I have never seen anything like this and consider myself lucky.

Again, thank you for your concern.

George


----------



## AmberSunrise (Apr 1, 2009)

Glad you & yours are okay - the devastation is terrible and hopefully you will be able to get your life back to normal soon!


----------



## GoldenMum (Mar 15, 2010)

Glad to know you, and your pups are safe!


----------



## Dallas Gold (Dec 22, 2007)

So glad you checked in and you are OK, minus having power. I feel for your community and your friends in the coming months in the clean up and recovery.


----------



## Jige (Mar 17, 2011)

So happy to hear that you are fine. I hope others are okay too.


----------



## cubbysan (Mar 13, 2007)

So glad you are okay!! Prayers going to your community.


----------



## OutWest (Oct 6, 2011)

gdgli said:


> I want to thank you all for your concern.
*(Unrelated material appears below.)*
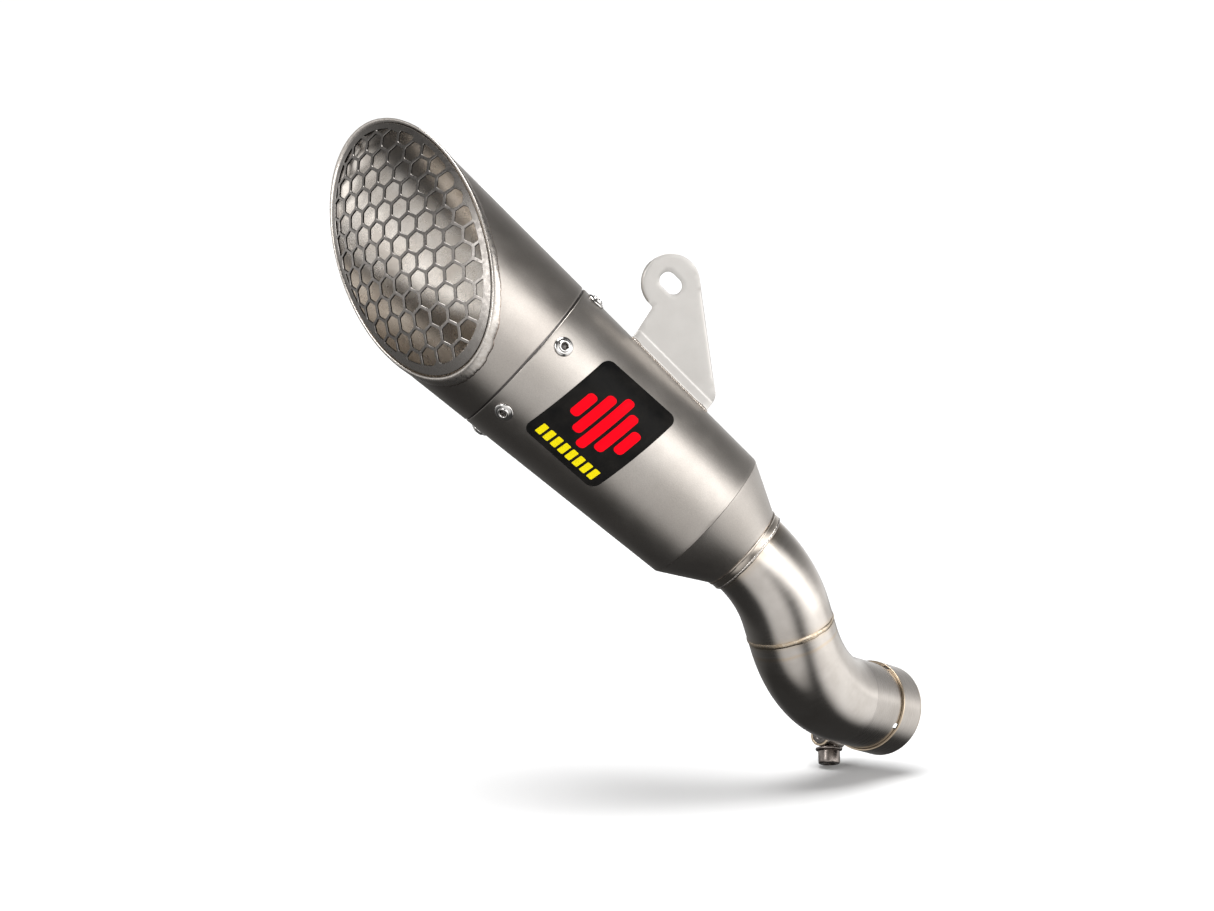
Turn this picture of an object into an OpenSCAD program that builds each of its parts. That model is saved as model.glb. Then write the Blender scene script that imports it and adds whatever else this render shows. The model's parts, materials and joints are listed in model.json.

I am truly touched.
> 
> Damage in my area was due mainly to wind. Several houses have trees on them, several streets are blocked by fallen trees, and we just now got our power back. Cell towers have been damaged. I had been without electricity since 8:00 Monday night. For me this means no phone, no heat, spoiled food, must charge cell phone in car, several gas stations unable to pump gas, gas lines and fighting at the gas stations, poor cell service to no cell service.
> 
> ...


Glad you and yours are OK. It hard to watch the destruction from afar. And it's great that people are checking in and are OK. Truly was a destructive storm


----------



## hotel4dogs (Sep 29, 2008)

so glad to hear you are okay!! What a horrific event.


----------



## Buddy's mom forever (Jun 23, 2011)

I am glad you are ok. Prayers going to all in need.


----------